Scalability

With a given amount of resource, as QPS increases, a system will eventually hit the maximum QPS it can support.

We can also look at how system’s output rate (response/sec) is related to its input rate (request/sec).

A system is scalable if by adding more resources to it, we can move the max throughput level higher.

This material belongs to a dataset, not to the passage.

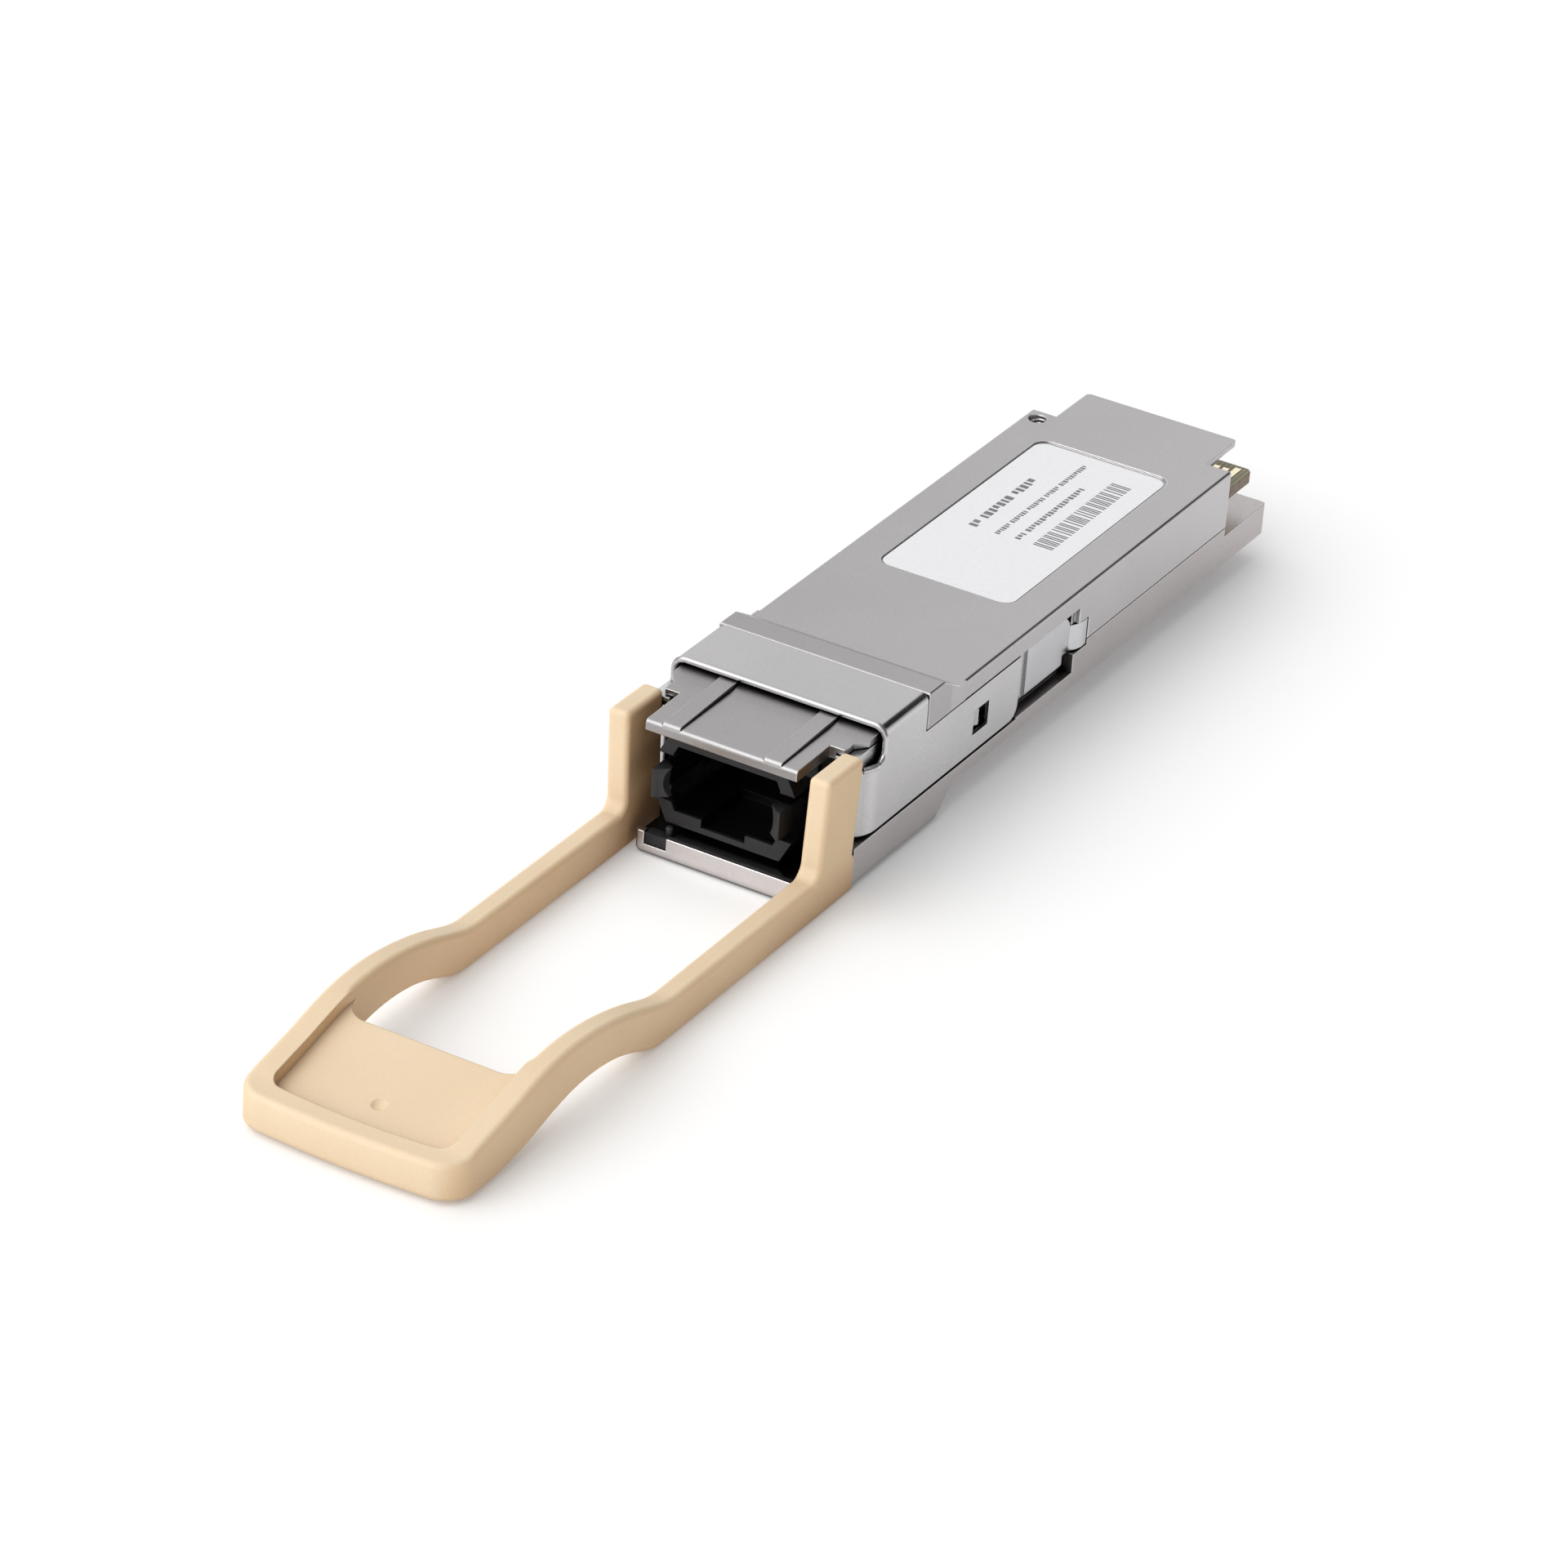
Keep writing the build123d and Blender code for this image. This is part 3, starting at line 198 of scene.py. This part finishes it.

We can scale up or scale out, the later is preferable.

Metrics

Size scalability

  1. \text{Throughput} = \frac{ \text{Total Successful Requests} }{ \text{Total Time} }
  2. \text{Latency} = \frac{ \text{Total Response Time} }{ \text{Total Requests} }
  3. \text{Utilization} = \frac{ \text{Used Resources} }{ \text{Allocated Resources} }
  4. \text{Scaling Efficiency} = \frac{ \text{Performance Gain} }{ \text{Added Resources} }

Administrative scalability

  1. \text{ Tenant Density } = \frac{ \text{Active Tenant Count} }{ \text{Resource Threshold} }. Beyond resource threshold (say 1000 CPUs), the system’s performance degrades. If our estimate of Resource Threshold is correct, it is an indirect ratio between active tenant count and max supportable tenant count. Here is how. Say, the system can support X active tenants at the max. Then, \text{Tenant Density} = \frac{X}{ \text{Resource Threshold} } = 1. So, X = \text{ Resource Threshold }.

Geographic scalability

  1. \text{Per Region Latency} = \frac{ \sum_{i} \left( {\text{End To End Latency}}_i + {\text{Replication Latency}}_i + {\text{Network Throughput Impact}}_i \right) }{ \text{Region Count} }. We can measure \text{Throughput Impact} = \frac{ \text{Latency With Data Transfer} }{ \text{ Latency Without Data Transfer } } - 1.